Stated exercise - Reproduce the span that opens at the line containing "script after it." and closes at the line containing "limbless dress form.", both lines included, without alteration and without any other line.

****************

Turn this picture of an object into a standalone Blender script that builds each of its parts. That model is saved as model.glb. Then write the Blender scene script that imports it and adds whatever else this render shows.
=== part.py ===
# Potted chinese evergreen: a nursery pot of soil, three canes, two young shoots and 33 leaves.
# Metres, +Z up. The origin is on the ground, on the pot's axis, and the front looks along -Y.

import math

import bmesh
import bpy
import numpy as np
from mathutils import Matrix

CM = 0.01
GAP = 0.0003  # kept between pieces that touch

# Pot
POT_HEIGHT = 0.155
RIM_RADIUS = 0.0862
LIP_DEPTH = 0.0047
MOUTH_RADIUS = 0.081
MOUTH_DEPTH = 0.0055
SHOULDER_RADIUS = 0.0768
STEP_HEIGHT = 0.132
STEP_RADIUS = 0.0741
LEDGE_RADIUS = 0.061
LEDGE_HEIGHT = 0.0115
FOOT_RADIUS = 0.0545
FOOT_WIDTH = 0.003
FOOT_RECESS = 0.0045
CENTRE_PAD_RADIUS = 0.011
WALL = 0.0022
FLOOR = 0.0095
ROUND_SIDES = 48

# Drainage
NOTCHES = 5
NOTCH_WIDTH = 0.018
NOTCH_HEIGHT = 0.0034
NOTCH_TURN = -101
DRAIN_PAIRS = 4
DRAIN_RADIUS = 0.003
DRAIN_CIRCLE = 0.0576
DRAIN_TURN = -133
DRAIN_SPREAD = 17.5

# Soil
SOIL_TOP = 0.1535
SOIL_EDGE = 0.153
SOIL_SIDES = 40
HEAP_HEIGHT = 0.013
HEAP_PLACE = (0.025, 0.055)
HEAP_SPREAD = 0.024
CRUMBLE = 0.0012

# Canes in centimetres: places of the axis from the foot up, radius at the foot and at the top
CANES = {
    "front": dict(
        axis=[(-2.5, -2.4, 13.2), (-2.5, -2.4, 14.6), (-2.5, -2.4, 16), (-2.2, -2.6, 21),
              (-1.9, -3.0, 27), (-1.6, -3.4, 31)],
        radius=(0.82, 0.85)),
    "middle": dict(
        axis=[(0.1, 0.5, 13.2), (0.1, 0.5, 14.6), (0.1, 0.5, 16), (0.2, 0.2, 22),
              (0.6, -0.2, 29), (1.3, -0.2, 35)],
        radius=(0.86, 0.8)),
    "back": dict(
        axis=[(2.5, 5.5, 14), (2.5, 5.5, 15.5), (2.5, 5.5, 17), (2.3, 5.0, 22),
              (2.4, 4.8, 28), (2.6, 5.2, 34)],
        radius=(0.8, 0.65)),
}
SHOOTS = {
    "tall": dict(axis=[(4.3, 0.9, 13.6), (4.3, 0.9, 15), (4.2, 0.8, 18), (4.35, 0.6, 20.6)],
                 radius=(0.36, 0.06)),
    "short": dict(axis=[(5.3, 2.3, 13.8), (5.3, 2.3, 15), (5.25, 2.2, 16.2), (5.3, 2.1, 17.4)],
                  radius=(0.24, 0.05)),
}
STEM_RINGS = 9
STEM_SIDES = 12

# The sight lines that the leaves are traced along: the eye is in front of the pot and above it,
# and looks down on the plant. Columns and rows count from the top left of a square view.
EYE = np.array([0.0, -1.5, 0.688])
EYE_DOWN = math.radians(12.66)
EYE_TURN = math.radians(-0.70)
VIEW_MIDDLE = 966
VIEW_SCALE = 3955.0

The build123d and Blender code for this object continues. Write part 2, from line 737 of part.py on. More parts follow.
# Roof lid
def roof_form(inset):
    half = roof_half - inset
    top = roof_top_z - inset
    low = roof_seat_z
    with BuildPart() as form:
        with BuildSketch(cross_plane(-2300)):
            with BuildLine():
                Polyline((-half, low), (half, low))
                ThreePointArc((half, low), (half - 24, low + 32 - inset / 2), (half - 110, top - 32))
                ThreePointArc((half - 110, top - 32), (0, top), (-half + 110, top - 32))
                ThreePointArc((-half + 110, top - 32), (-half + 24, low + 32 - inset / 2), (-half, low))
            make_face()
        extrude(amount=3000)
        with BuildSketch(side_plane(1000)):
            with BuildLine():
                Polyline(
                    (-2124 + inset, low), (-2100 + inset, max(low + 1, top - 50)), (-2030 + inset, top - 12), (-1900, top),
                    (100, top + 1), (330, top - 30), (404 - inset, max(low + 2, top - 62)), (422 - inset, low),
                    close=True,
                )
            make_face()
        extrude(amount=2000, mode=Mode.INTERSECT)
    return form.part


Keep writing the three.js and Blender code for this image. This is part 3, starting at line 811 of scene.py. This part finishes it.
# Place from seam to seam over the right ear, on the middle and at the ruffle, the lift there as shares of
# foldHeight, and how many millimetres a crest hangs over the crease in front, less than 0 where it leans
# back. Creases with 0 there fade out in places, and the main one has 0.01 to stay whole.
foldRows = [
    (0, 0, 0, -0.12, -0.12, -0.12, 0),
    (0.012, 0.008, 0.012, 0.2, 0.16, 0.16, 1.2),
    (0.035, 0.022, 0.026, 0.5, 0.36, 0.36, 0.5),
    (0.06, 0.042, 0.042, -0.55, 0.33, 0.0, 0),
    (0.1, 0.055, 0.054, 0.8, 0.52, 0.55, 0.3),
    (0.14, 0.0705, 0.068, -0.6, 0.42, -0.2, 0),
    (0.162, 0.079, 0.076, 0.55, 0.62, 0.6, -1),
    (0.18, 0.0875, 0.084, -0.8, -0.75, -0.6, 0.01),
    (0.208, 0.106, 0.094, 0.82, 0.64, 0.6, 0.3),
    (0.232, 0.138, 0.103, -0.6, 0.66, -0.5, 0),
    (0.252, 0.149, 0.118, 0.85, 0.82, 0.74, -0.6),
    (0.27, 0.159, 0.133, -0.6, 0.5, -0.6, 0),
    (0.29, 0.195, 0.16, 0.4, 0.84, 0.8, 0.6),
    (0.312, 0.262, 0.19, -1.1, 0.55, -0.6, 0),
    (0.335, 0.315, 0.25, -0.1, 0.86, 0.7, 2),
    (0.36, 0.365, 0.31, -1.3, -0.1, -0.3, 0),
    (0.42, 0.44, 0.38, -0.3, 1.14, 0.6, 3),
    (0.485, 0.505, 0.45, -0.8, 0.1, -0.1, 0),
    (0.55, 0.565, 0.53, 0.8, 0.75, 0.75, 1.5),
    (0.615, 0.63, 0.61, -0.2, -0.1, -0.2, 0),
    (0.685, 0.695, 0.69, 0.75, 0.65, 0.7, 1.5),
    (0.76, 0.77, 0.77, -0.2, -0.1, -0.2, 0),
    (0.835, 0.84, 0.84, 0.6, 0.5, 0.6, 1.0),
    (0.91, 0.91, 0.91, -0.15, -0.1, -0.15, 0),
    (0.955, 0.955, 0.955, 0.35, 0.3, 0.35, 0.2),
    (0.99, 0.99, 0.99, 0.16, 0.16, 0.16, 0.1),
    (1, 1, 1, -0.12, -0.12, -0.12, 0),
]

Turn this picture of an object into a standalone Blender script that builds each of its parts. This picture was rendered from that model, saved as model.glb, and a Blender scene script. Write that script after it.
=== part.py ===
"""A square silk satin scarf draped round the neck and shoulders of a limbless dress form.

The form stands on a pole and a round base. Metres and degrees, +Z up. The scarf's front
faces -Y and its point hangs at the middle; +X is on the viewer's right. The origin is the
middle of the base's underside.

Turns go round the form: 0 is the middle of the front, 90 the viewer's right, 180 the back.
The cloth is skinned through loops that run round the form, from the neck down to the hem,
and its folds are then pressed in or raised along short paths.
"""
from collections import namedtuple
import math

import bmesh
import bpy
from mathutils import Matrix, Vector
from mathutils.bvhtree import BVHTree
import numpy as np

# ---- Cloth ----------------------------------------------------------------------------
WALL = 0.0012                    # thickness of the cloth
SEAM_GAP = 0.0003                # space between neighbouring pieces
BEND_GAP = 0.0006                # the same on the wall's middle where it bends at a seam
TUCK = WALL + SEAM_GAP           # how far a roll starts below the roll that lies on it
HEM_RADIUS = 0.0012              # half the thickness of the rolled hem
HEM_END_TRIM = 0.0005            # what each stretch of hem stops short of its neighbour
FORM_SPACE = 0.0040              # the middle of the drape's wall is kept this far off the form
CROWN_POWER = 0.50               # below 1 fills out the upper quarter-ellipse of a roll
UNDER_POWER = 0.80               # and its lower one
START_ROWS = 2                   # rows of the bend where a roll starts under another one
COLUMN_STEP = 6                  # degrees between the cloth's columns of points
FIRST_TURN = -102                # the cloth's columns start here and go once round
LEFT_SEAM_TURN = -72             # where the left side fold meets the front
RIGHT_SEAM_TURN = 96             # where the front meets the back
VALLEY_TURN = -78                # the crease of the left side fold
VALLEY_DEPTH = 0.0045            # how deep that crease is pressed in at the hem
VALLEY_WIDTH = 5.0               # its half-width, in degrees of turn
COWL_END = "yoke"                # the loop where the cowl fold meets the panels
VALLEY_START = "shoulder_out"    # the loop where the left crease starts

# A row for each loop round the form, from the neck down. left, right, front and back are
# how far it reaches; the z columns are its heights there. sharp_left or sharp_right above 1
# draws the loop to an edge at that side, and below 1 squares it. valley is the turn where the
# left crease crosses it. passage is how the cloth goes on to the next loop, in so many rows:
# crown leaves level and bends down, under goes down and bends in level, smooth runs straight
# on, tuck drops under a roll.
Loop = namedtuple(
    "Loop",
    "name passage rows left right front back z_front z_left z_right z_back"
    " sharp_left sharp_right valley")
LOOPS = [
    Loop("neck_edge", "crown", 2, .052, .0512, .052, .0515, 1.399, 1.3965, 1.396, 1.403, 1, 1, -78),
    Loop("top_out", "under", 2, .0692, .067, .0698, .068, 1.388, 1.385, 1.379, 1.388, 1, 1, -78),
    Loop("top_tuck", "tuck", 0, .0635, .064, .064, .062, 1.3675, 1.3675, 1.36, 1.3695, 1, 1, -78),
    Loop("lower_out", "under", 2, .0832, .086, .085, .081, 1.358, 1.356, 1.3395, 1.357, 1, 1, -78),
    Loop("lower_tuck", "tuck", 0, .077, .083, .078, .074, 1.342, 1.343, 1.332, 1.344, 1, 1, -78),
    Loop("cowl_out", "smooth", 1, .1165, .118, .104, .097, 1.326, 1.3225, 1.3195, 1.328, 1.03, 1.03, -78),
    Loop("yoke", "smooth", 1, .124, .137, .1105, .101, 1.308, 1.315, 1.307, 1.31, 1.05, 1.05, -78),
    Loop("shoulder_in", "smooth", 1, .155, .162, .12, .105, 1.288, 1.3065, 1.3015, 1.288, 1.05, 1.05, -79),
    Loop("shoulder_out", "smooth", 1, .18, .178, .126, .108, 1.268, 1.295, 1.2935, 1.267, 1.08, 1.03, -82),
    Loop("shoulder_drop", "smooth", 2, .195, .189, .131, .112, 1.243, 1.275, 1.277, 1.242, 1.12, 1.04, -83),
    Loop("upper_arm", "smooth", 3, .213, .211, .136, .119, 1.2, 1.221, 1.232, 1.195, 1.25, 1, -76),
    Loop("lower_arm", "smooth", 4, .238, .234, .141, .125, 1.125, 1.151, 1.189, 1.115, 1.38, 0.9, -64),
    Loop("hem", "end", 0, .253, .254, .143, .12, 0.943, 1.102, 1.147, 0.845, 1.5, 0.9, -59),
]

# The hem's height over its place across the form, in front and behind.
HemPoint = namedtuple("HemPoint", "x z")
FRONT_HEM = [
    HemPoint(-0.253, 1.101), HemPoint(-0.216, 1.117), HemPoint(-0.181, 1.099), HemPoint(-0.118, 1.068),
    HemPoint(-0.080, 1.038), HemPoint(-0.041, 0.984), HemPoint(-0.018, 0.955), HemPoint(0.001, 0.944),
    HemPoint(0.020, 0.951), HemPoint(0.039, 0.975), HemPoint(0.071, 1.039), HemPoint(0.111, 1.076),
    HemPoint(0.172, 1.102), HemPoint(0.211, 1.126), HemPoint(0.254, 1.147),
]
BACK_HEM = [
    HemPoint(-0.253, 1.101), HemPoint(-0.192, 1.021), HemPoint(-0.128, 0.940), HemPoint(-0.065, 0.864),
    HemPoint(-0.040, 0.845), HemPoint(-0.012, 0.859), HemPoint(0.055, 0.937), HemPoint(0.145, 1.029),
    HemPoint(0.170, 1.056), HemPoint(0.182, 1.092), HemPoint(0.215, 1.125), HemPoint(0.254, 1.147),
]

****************

Answer below -
Turn this picture of an object into a standalone Blender script that builds each of its parts. This picture was rendered from that model, saved as model.glb, and a Blender scene script. Write that script after it.
=== part.py ===
"""A square silk satin scarf draped round the neck and shoulders of a limbless dress form.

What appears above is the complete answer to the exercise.